EXERCISE → Repeat the listing in full, exactly as it stands.

MATERIALS PROVIDED →
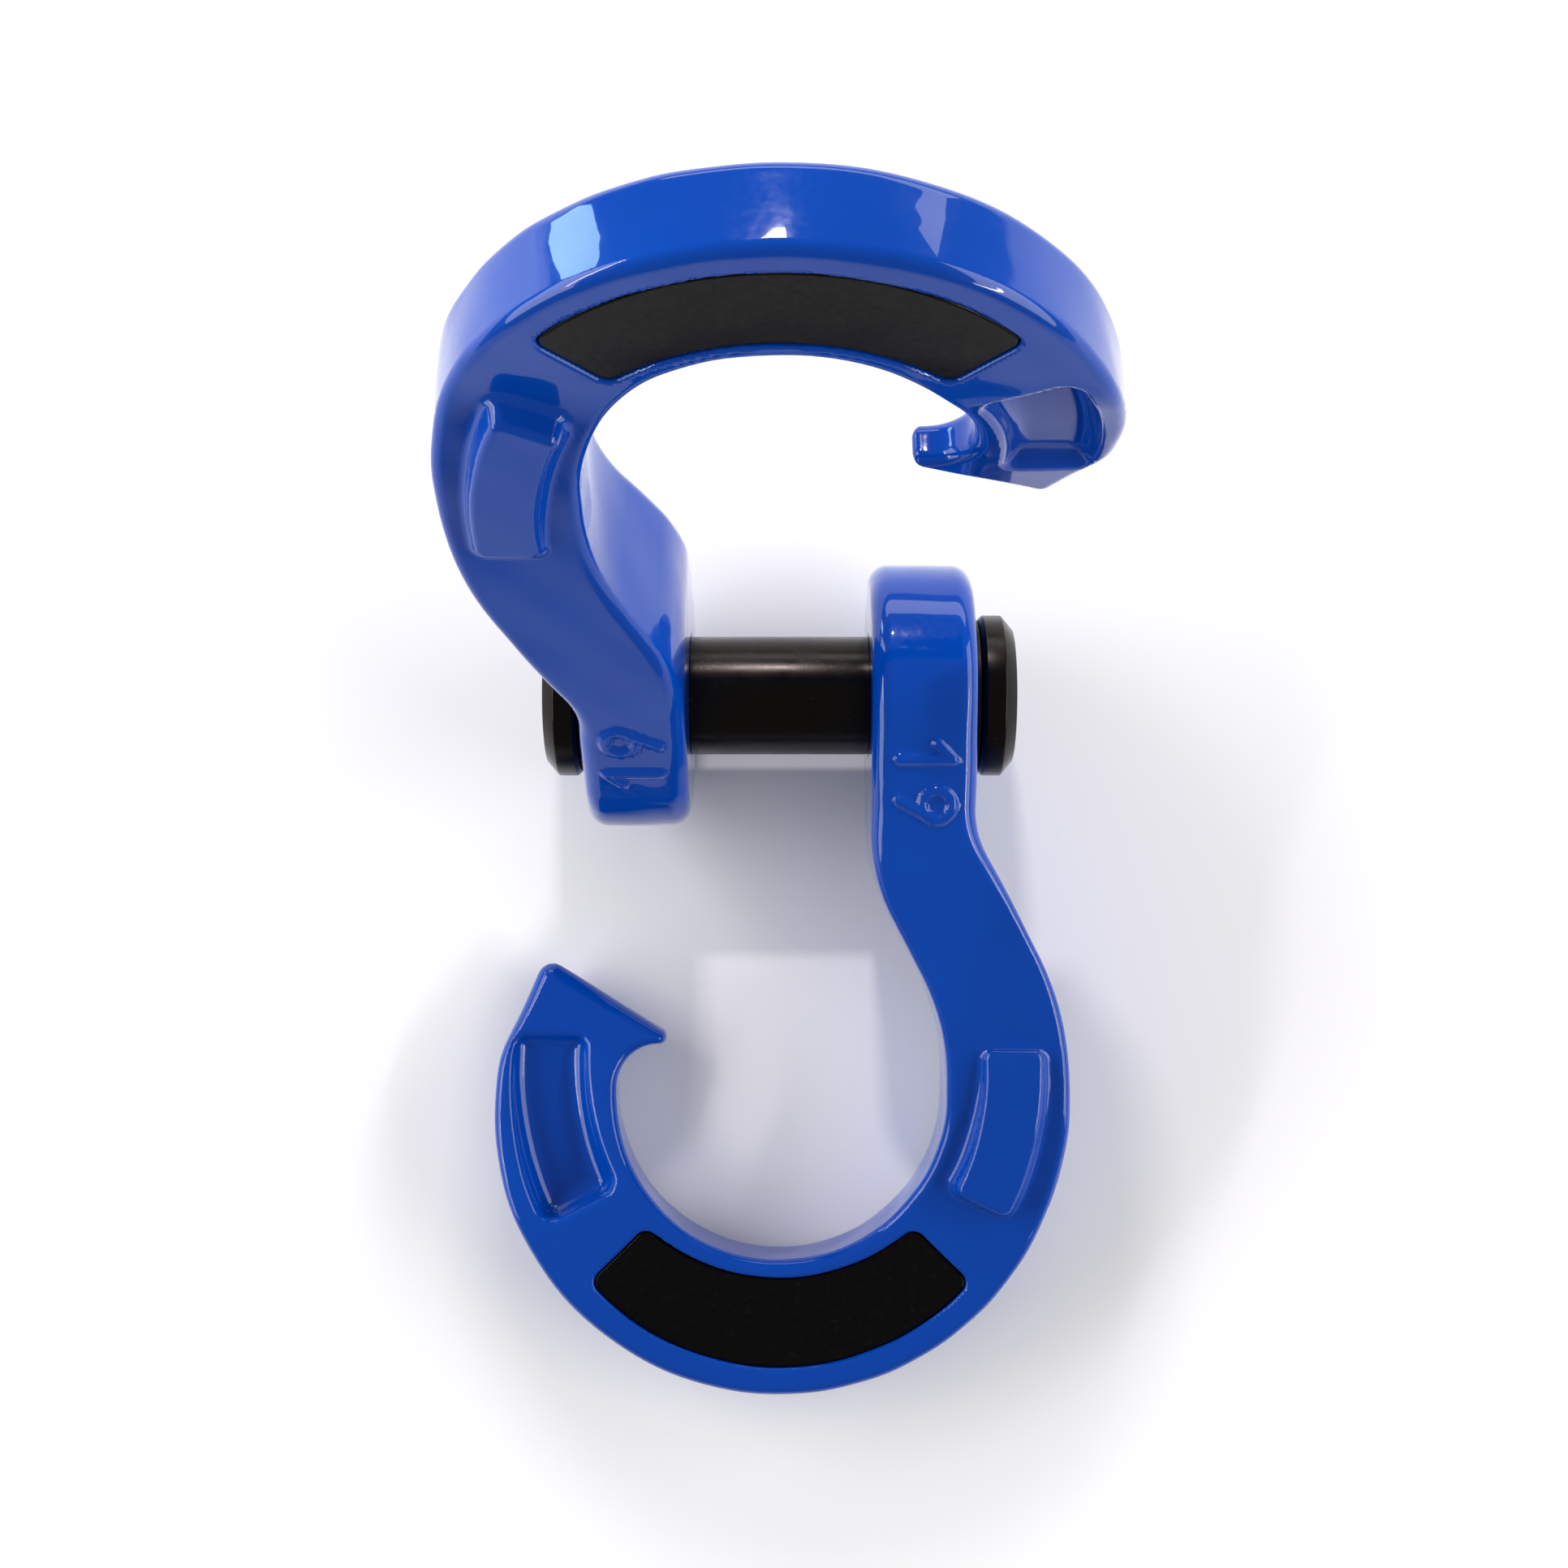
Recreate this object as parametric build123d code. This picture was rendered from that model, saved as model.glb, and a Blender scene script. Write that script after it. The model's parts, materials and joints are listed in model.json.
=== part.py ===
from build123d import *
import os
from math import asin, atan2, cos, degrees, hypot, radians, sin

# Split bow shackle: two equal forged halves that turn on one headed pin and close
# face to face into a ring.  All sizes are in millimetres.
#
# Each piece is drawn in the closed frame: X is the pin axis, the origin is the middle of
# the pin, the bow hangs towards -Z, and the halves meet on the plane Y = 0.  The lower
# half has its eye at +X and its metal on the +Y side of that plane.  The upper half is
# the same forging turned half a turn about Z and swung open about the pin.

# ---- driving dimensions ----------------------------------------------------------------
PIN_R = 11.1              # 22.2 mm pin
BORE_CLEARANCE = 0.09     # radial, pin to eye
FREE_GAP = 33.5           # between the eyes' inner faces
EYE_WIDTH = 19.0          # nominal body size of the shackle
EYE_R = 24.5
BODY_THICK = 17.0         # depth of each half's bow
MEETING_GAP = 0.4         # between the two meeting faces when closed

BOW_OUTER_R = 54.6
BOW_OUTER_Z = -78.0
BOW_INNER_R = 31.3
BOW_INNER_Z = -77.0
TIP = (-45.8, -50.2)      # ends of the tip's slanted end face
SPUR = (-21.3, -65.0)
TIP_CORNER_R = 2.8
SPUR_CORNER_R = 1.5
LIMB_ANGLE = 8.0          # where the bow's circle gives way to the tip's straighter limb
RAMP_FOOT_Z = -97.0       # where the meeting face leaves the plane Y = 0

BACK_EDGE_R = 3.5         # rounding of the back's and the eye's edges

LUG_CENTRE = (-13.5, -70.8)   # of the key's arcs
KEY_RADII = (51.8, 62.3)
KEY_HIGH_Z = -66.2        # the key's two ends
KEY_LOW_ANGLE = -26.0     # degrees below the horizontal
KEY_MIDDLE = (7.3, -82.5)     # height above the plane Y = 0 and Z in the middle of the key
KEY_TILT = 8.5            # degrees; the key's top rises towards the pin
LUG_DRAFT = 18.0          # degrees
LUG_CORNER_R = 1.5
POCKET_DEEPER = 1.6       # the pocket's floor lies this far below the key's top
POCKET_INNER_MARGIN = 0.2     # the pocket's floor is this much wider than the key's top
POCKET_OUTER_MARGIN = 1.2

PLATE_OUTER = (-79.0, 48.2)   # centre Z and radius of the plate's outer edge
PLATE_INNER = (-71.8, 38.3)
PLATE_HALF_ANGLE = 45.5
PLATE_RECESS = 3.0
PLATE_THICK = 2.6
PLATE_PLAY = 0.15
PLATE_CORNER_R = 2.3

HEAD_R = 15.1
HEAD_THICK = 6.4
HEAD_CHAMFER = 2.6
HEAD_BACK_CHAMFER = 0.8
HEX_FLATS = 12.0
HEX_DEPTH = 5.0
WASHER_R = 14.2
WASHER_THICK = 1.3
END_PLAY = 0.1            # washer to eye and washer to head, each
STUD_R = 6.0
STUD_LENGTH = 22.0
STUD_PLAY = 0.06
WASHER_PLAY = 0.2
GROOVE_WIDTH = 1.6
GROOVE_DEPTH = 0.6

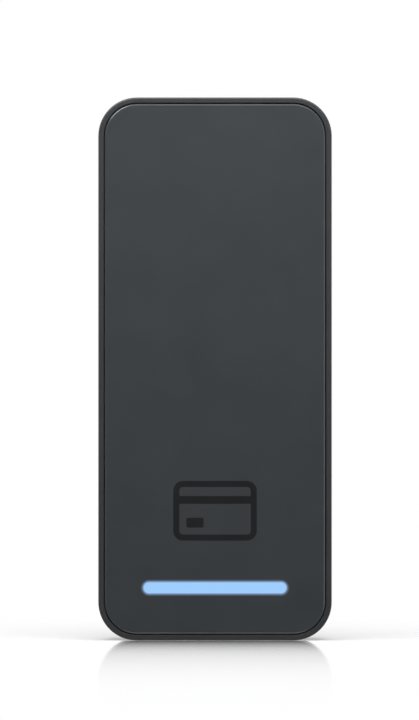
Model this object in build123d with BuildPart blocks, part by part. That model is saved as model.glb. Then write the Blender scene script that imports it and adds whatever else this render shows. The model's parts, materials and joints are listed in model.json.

FINAL RESULT →
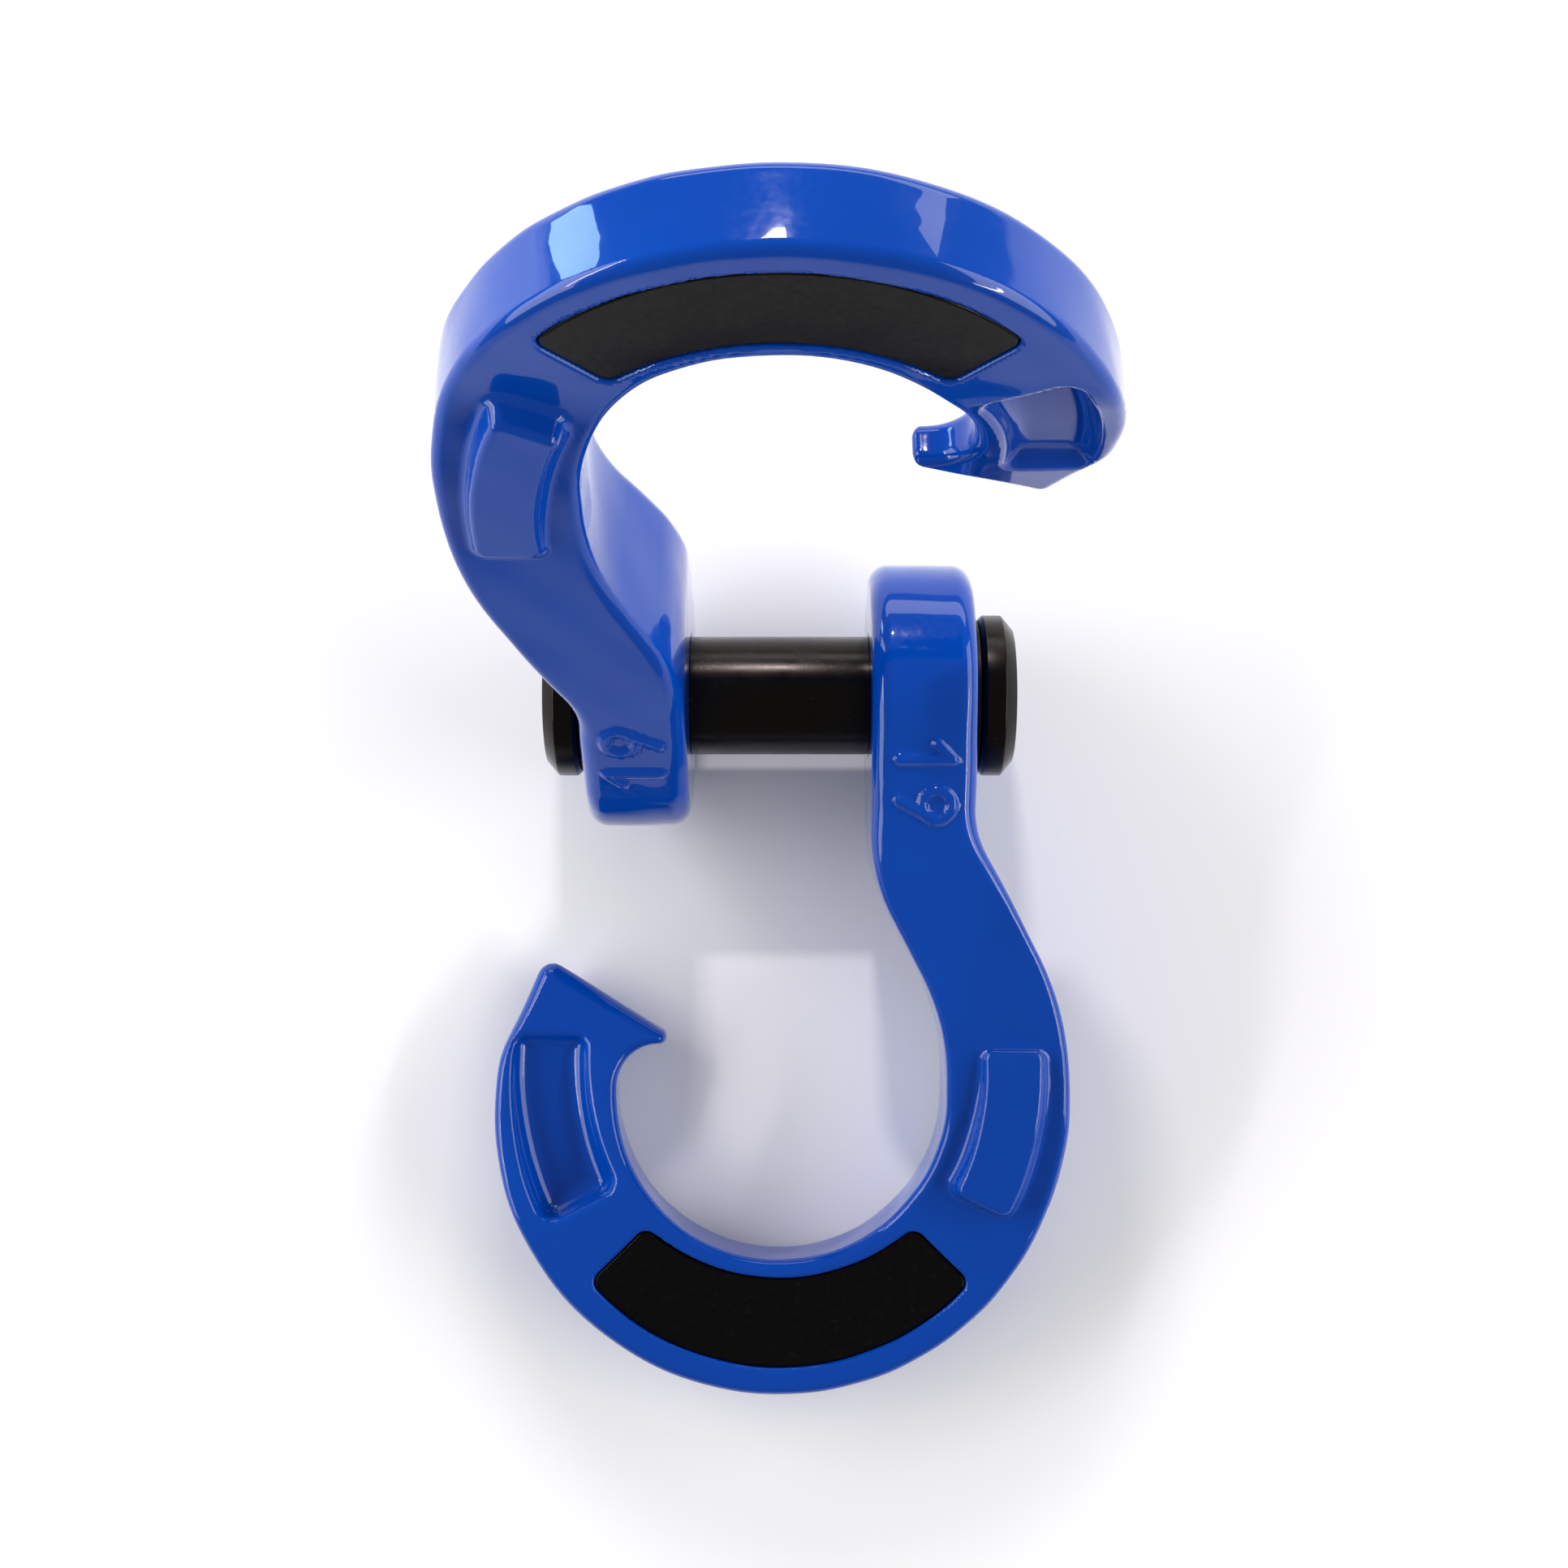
Recreate this object as parametric build123d code. This picture was rendered from that model, saved as model.glb, and a Blender scene script. Write that script after it. The model's parts, materials and joints are listed in model.json.
=== part.py ===
from build123d import *
import os
from math import asin, atan2, cos, degrees, hypot, radians, sin

# Split bow shackle: two equal forged halves that turn on one headed pin and close
# face to face into a ring.  All sizes are in millimetres.
#
# Each piece is drawn in the closed frame: X is the pin axis, the origin is the middle of
# the pin, the bow hangs towards -Z, and the halves meet on the plane Y = 0.  The lower
# half has its eye at +X and its metal on the +Y side of that plane.  The upper half is
# the same forging turned half a turn about Z and swung open about the pin.

# ---- driving dimensions ----------------------------------------------------------------
PIN_R = 11.1              # 22.2 mm pin
BORE_CLEARANCE = 0.09     # radial, pin to eye
FREE_GAP = 33.5           # between the eyes' inner faces
EYE_WIDTH = 19.0          # nominal body size of the shackle
EYE_R = 24.5
BODY_THICK = 17.0         # depth of each half's bow
MEETING_GAP = 0.4         # between the two meeting faces when closed

BOW_OUTER_R = 54.6
BOW_OUTER_Z = -78.0
BOW_INNER_R = 31.3
BOW_INNER_Z = -77.0
TIP = (-45.8, -50.2)      # ends of the tip's slanted end face
SPUR = (-21.3, -65.0)
TIP_CORNER_R = 2.8
SPUR_CORNER_R = 1.5
LIMB_ANGLE = 8.0          # where the bow's circle gives way to the tip's straighter limb
RAMP_FOOT_Z = -97.0       # where the meeting face leaves the plane Y = 0

BACK_EDGE_R = 3.5         # rounding of the back's and the eye's edges

LUG_CENTRE = (-13.5, -70.8)   # of the key's arcs
KEY_RADII = (51.8, 62.3)
KEY_HIGH_Z = -66.2        # the key's two ends
KEY_LOW_ANGLE = -26.0     # degrees below the horizontal
KEY_MIDDLE = (7.3, -82.5)     # height above the plane Y = 0 and Z in the middle of the key
KEY_TILT = 8.5            # degrees; the key's top rises towards the pin
LUG_DRAFT = 18.0          # degrees
LUG_CORNER_R = 1.5
POCKET_DEEPER = 1.6       # the pocket's floor lies this far below the key's top
POCKET_INNER_MARGIN = 0.2     # the pocket's floor is this much wider than the key's top
POCKET_OUTER_MARGIN = 1.2

PLATE_OUTER = (-79.0, 48.2)   # centre Z and radius of the plate's outer edge
PLATE_INNER = (-71.8, 38.3)
PLATE_HALF_ANGLE = 45.5
PLATE_RECESS = 3.0
PLATE_THICK = 2.6
PLATE_PLAY = 0.15
PLATE_CORNER_R = 2.3

HEAD_R = 15.1
HEAD_THICK = 6.4
HEAD_CHAMFER = 2.6
HEAD_BACK_CHAMFER = 0.8
HEX_FLATS = 12.0
HEX_DEPTH = 5.0
WASHER_R = 14.2
WASHER_THICK = 1.3
END_PLAY = 0.1            # washer to eye and washer to head, each
STUD_R = 6.0
STUD_LENGTH = 22.0
STUD_PLAY = 0.06
WASHER_PLAY = 0.2
GROOVE_WIDTH = 1.6
GROOVE_DEPTH = 0.6

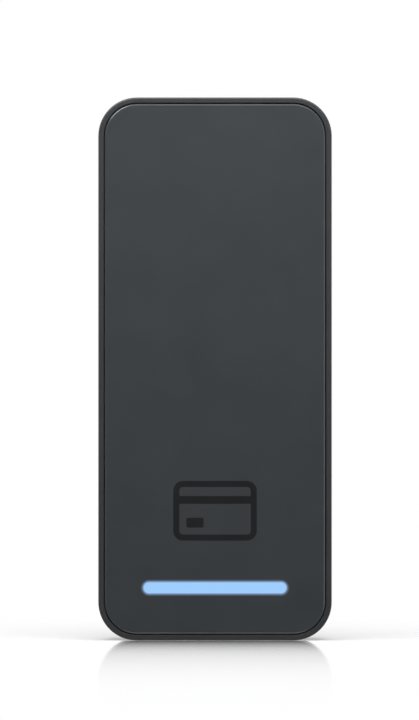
Model this object in build123d with BuildPart blocks, part by part. That model is saved as model.glb. Then write the Blender scene script that imports it and adds whatever else this render shows. The model's parts, materials and joints are listed in model.json.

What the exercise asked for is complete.